El concepto trascendental de las
escuelas de derecho natural de los siglos XVII y XVIII, sostenido por Grocio,
Puffendorf, Tomasio, Leibniz y Wolff, era eminentemente especulativo. Para
estos autores, así como para sus numerosos discípulos, el derecho natural, ya
derivara de la naturaleza de las cosas, ya de la sabiduría de Dios, era innato
e inmutable. Históricamente se comprende que esta doctrina ético-social tenía
por principal fin el de fijar las bases del derecho, para ponerlo a salvo de
las arbitrariedades del poder político y aun de la doctrina eclesiástica. Se
quería, pues, que la libertad humana hallara en él un baluarte inexpugnable.

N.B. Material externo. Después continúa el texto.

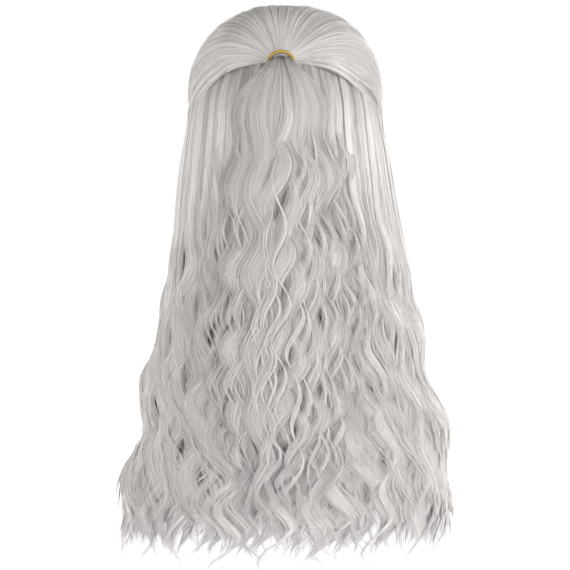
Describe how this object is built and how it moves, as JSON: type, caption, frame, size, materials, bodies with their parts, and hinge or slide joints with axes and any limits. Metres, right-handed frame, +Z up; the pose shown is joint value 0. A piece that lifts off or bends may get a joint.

Desde el punto de vista de la realidad, se cimentaba en la existencia subjetiva
de un criterio ético más o menos uniforme en todos los hombres de una misma
civilización y época.
El mayor defecto de las escuelas de derecho
natural de los siglos XVII y XVIII, consideradas con relación a su época,
consistía en la inseguridad de la doctrina. Aunque este derecho se consideraba
innato e inmutable, en cuanto a su origen y naturaleza, resultaba hasta cierto
punto empírico en su desarrollo y aplicaciones. El empirismo se disimulaba mal,
sobre todo en Puffendorf. Tal fue, en substancia, la causa de los serios
ataques que dirigió Leibniz a este filósofo. Pero la misma concepción
leibniziana era también más o menos híbrida, o sea francamente metafísica en la
forma, y, en el fondo, no estaba exenta de cierto empirismo vago y como
disfrazado. El método, aunque marcadamente deductivo, dejaba también demasiado
visible la influencia de la observación. Se necesitaba, para que la doctrina
tuviese decisiva eficacia sobre los espíritus, una construcción verdaderamente
pura, es decir, aun más firme en sus bases y aun menos sujeta a la influencia
de los acontecimientos históricos. Para llevarla a cabo eran necesarios un
método más abstracto, un concepto más preciso de la naturaleza y del poder de
la razón humana y deducciones más concretas y claras.